I looked up, and there he was, about 10 feet away, sitting like a good boy, head slightly tilted, watching me dance like a fool. This would be an exercise I would repeat with all kinds of weird paraphernalia like hula hoops, umbrellas and hats (when my boyfriend was at work and there were few witnesses, of course).
I put Target in doggy daycare to try and increase his socialization and exposure, but if anything that made him worse. One day when I picked him up he had a puncture wound on his back that nobody could answer definitively as to how he got it. Now, he wasn't only terrified of some people, he was ready to react to dogs too.
At the dog park one evening he snapped at a little Boston Terrier and I had to make the hard decision to muzzle train Target until I could get these issues worked out.

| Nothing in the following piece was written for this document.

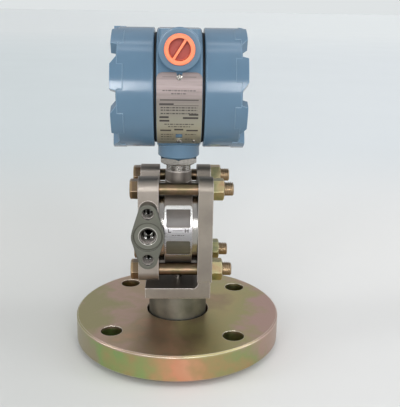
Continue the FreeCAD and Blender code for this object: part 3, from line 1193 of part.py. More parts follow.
def posts_at(radius):
    """The places of the board posts, as circles round the housing axis."""
    return [(f"post_circle * cos(90 + {number} * 360 / post_count)",
             f"post_circle * sin(90 + {number} * 360 / post_count)", radius)
            for number in range(int(value("post_count")))]


def middle_box(across, up, width, height):
    """A rectangle from its middle and its size."""
    return box(f"{across} - {width} / 2", f"{up} - {height} / 2", f"{across} + {width} / 2",
               f"{up} + {height} / 2")


def board(label, level, parts):
    """A round circuit board with its components on the side that faces its cover."""
    piece = Piece(label, HOUSING_AXIS)
    top = f"{level} + board_thickness"
    piece.add("panel", "YZ", ("circles", ("0", "0", "board_radius")), level, top)
    piece.cut("screw_holes", "YZ", ("circles", *posts_at("board_screw_radius + board_screw_fit")), level, top)
    for name, shape, height in parts:
        piece.add(name, "YZ", shape, top, f"{top} + {height}")
    return piece.body


def electronics():
    """Calibration board with the two potentiometers, and the amplifier board in front of it."""
    pot_middle = "-adjuster_reach + pot_gap + pot_length / 2"
    pots = [(name, middle_box(pot_middle, level, "pot_length", "pot_width"), "pot_height")
            for name, level in (("zero_potentiometer", "adjuster_rise"),
                                ("span_potentiometer", "-adjuster_rise"))]
    connector = ("connector", middle_box("plug_row_across", "-plug_row_drop", "plug_row_width",
                                         "plug_row_length"), "plug_row_height")
    coil = ("coil", ("circles", ("-coil_across", "-coil_drop", "coil_radius")), "coil_height")
    capacitors = [("-capacitor_across", f"capacitor_rise - {number} * capacitor_pitch", "capacitor_radius")
                  for number in range(int(value("capacitor_count")))]
    chips = [(name, middle_box("chip_across", f"{side} * chip_rise", "chip_width", "chip_depth"),
              "chip_height") for name, side in (("driver", -1), ("amplifier", 1))]
    regulator = ("output_transistor", middle_box("-regulator_across", "-regulator_drop", "regulator_width",
                                                 "regulator_depth"), "regulator_height")
    return [board("calibration_board", FIRST_BOARD, [*pots, connector, coil]),
            board("amplifier_board", SECOND_BOARD, [
                ("capacitors", ("circles", *capacitors), "capacitor_height"), *chips, regulator])]


def board_hardware():
    """Posts and spacers that carry the boards, and the screws through them."""
    bodies = []
    bore = "board_screw_radius + board_screw_fit"
    places = [("0", across, f"housing_height + {up}") for across, up, _ in posts_at(bore)]
    for label, low, high in (("board_posts", CHAMBER_START, FIRST_BOARD),
                             ("board_spacers", f"{FIRST_BOARD} + board_thickness", SECOND_BOARD)):
        master = Piece(label + "_pattern_piece")
        master.add("post", "YZ", ("circles", ("0", "0", "post_radius"), ("0", "0", bore)), low, high)
        bodies.append(group(label, master.body, places))
    screw = Piece("board_screw_pattern_piece")
    rod, tip, head = "board_screw_radius", f"{CHAMBER_START} + board_screw_gap", "board_screw_head"
    crown = f"{BOARD_TOP} + board_screw_rise"
    screw.turn("turned", "XZ", [
        (tip, "0"), (tip, rod), (BOARD_TOP, rod), (BOARD_TOP, head),
        (f"{BOARD_TOP} + board_screw_rise * {SIDE}", head), (crown, f"{head} * {CROWN}"), (crown, "0"),
    ], "across")
    return bodies + [group("board_screws", screw.body, places)]


def terminals():
    """Terminal block with its barriers, its screws and the ground screw."""
    piece = Piece("terminal_block", HOUSING_AXIS)
    base, face = f"-({CHAMBER_START})", f"-({CHAMBER_START} + block_thickness)"
    wide, high = half("block_width"), half("block_height")
    piece.add("block", "YZ", box(f"-{wide}", f"-{high}", wide, high, "block_corner"), face, base)
    count = int(value("terminal_count"))
    for number in range(count + 1):
        middle = f"({number} - terminal_count / 2) * terminal_pitch"
        piece.add("barrier", "YZ", middle_box(middle, "0", "block_ridge_width", "block_ridge_length"),
                  f"{face} - block_ridge", face)
    spots = [(f"({number} + 0.5 - terminal_count / 2) * terminal_pitch", "0",
              "terminal_shank + terminal_fit") for number in range(count)]
    piece.cut("screw_holes", "YZ", ("circles", *spots), face, f"{face} + terminal_depth")
    master = slotted_screw("terminal_screw_pattern_piece", ("0", "0", "0"), "terminal_depth - terminal_gap")
    ground = slotted_screw("ground_screw", (base, "0", "housing_height - ground_drop"))
    places = [(face, across, "housing_height") for across, _, _ in spots]
    return [piece.body, group("terminal_screws", master, places), ground]


def slotted_screw(label, at, depth=None):
    """A slotted pan head screw that points to +X, with its seat at its origin."""
    piece = Piece(label, at)
    head = "terminal_head"
    profile = [("0", "0"), (f"-{head}", "0"), (f"-{head}", f"terminal_radius * {CROWN}"),
               (f"-{head} * {SIDE}", "terminal_radius"), ("0", "terminal_radius")]
    if depth:
        profile[0] = (depth, "0")
        profile += [("0", "terminal_shank"), (depth, "terminal_shank")]
    piece.turn("turned", "XZ", profile, "across")
    piece.cut("slot", "YZ", middle_box("0", "0", "3 * terminal_radius", "terminal_slot"),
              f"-{head}", f"terminal_slot_depth - {head}")
    return piece.body


def build():
    """Every sub-part of the transmitter, in the order that it goes together."""
    parts = [seal_body(), process_diaphragm(), mounting_flange(), high_side_flange(), fill_plug()]
    parts += [low_side_flange(), *flange_bolting(), sensor_module(), *measuring_cell()]
    parts += [isolating_diaphragm("high_isolating_diaphragm", 1)]
    parts += [isolating_diaphragm("low_isolating_diaphragm", -1)]
    parts += [process_o_ring("high_side_o_ring", 1), process_o_ring("low_side_o_ring", -1)]
    parts += [sensor_tag(), sensor_header(), neck_o_ring(), lock_nut(), *vent_valve()]
    parts += [housing(), cover("left_cover", -1, "left_lug_turn"), cover("right_cover", 1, "right_lug_turn")]
    parts += [cover_o_ring("left_cover_o_ring", -1), cover_o_ring("right_cover_o_ring", 1)]
    parts += [conduit_plug(), nameplate(), *nameplate_fasteners()]
    parts += [adjuster("zero_screw", "adjuster_rise"), adjuster("span_screw", "-adjuster_rise")]
    parts += [*electronics(), *board_hardware(), *terminals()]
    return parts


def export(parts):
    """Checks every object of the document, then writes one file for each sub-part."""
    doc.recompute()
    for thing in doc.Objects:
        if {"Invalid", "Error"} & set(thing.State):
            raise RuntimeError(f"{thing.Label} did not build: {thing.State}")
    for part in parts:
        if part.Shape.isNull() or not part.Shape.isValid():
            raise RuntimeError(f"{part.Label} has no valid shape")
    os.makedirs("parts", exist_ok=True)
    for part in parts:
        part.Shape.exportStep(f"parts/{part.Label}.step")
    print(len(parts), "parts written")


fill_sheet()
export(build())
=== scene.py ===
# %% [markdown]
# # A flanged differential pressure transmitter
# This instrument tells the level in a tank. It stands on the face of a pipe flange, which carries a
# thin seal diaphragm. A bolted sensor sits above the seal, and a blue die-cast housing with two screwed
# covers holds the electronics.
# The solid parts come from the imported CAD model. This lesson gives them their finishes, adds the
# threads and the print that a designer leaves out of the solids, and lights the whole on a pale floor.

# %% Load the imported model
import math

import bpy
from mathutils import Matrix, Vector


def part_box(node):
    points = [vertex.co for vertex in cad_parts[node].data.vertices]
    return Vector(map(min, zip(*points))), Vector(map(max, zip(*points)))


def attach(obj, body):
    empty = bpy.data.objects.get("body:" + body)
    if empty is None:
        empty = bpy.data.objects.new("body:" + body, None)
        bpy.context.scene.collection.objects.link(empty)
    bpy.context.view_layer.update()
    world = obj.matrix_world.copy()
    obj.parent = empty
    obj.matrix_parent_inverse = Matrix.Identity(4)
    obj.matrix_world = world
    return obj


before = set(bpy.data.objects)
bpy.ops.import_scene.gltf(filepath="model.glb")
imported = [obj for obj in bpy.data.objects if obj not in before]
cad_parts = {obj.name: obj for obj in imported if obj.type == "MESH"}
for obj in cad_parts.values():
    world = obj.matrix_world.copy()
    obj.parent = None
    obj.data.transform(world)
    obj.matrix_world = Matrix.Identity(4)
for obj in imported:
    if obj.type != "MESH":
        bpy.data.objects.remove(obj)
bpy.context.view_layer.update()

# %% [markdown]
# ## Sizes
# The added pieces follow a few sizes of the real instrument, in metres. What the frame knows is read
# from the frame: the axes of the housing and of the sensor are the middles of their nodes. The rest are
# the sizes of the threaded pieces and how far they lie from those two axes.

# %% Sizes
MM = 0.001


def middle(name):
    """The centre of a node's box."""
    low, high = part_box(name)
    return (Vector(low) + Vector(high)) / 2


HOUSING_HEIGHT = middle("left_cover").z
MODULE_HEIGHT = middle("sensor_tag").z
NECK_RADIUS = 10.75 * MM
BOLT_RADIUS = 5.55 * MM
PORT_RADIUS = 6.85 * MM
ADAPTER_RADIUS = 4.95 * MM
SPIGOT_RADIUS = 44.4 * MM
CONDUIT_RADIUS = 10.3 * MM
PORT_X = -26.1 * MM
ADAPTER_RISE = 20.65 * MM
BOLT_SIDE, BOLT_RISE = 26.5 * MM, 37.17 * MM
CONDUIT_RISE = 35.6 * MM
NUT_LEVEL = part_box("lock_nut")[0][2]
print("housing axis", round(HOUSING_HEIGHT, 4), "sensor axis", round(MODULE_HEIGHT, 4))

# %% [markdown]
# ## Node groups
# Several finishes share the same effects: edges that are slightly round, a grain of fine and coarse
# spots, and fine lines left by a tool. Each effect is a node group with named sockets, so one change
# reaches every finish that uses it. A group puts out masks and normals only, and the shader itself
# stays in each material. First come a few helpers that add, feed and link nodes in one line each.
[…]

As usual, Target, the dog adapted very well to wearing his muzzle. Since we only wore it to go to the park and he liked the park, he'd usually be excited to wear it.

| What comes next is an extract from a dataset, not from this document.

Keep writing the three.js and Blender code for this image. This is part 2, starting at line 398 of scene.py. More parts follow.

The people though? People didn't get over it at all. Lots of them felt bad for him, but for the wrong reasons. Their perception (and sometimes their words, out loud to me...) were "look at that poor dog in the muzzle, that woman is so mean", when the reality really was "that poor dog is wearing a muzzle he must be terrified".
It's amazing the way the perception of you changes when you have a reactive dog. It seems that it's natural and socially acceptable for us to defend our dogs against, even the smallest, criticism. Often I see friendly dogs jumping on people and hear "he's just so excited to see you", or their dog will beg relentlessly and I will be told "he just really loves green beans". For these dogs, excuses like this are played off as a human who just loves and is protective of their dog.
For an owner of a reactive dog, anything you say is seen as excusing the bad or destructive behavior of your dog, even though a dog is a dog and my reactive dog was as faultless as the dog that begs at the table. Dogs will be dogs and it’s a human’s responsibility to speak the dog’s language not vice versa, which I feel like we all some times forget. Human's that don't ask why they can't get their dog to stop jumping up on people won't be anymore successful at getting their dog to stop, than I would be helping Target if I didn't know what was scaring him.
I was always searching through the encounters Target freaked out about to try and see it from his hypersensitive perspective. I wanted to know so I could be prepared for other cases, but to many people, my searching for the reason was searching for a way out of taking responsibility. It is hard to win with people in general. You don’t muzzle your dog and you’re an irresponsible dog owner, if you do muzzle your dog you are being cruel to the dog. If you don’t look for the things your dog is reacting to you’re doing a disservice to your dog, if you do you are judged as trying to avoid admitting your dog has a problem or placing blame on somebody else.
In the end, I was devastated. Not because of what people thought, but because despite my best efforts to socialize him, to desensitize him and show him that the world wasn’t a scary place he was still afraid. I felt like I had failed him and it killed me that he was this upset by experiences that should have been fun. How could I help him just Dog? It also scared me that he could bite and really hurt somebody, perhaps costing him his life as well.
One night, I sat in the bath tub thinking about Target’s deafness and looking around the bathroom. I tried to imagine what the room must look like to a deaf dog. I covered my ears with my hands and tried to notice every detail. The water ran into the tub and the window was open so the valence ruffled in the wind. Target was sitting next to me by the side of the bath and his tail wagged when I looked down at him. A fly caught my attention and I followed it as it weaved around the bathroom. While I traced the flies flight path, I tried to think about all of these things, without human context. How weird did that valence look to a dog? A weird flapping fabric over a window that served absolutely no purpose? I remembered the time Target saw a dad with a small child on his shoulders and had barked loudly at them. The dad laughed, swung the boy to the ground and said,
“Don’t worry buddy, I bet that looked weird!”
Suddenly, somebody touched my arm and I jumped. In my trance, I hadn’t noticed my boyfriend getting home from work. I burst into tears. Not only did I understand how weird the world must look to Target, I realized what it was like for somebody you love to sneak up on you. How many times had I gotten in from work and Target had still been sleeping because I hadn’t woken him up? How many times had myself, my boyfriend, Comet or one of our cats woken Target with a start completely by accident?
For almost two years Target had been part of our family and I had been preaching to the world that a deaf dog was the same as any other dog. I had a very “well he’s deaf, what’s your excuse?” attitude to people who had judged me for keeping him. However, what I thought wasn’t true at all. Target adapted to his deafness, but he was not the same as other dogs; and I had my work cut out for me.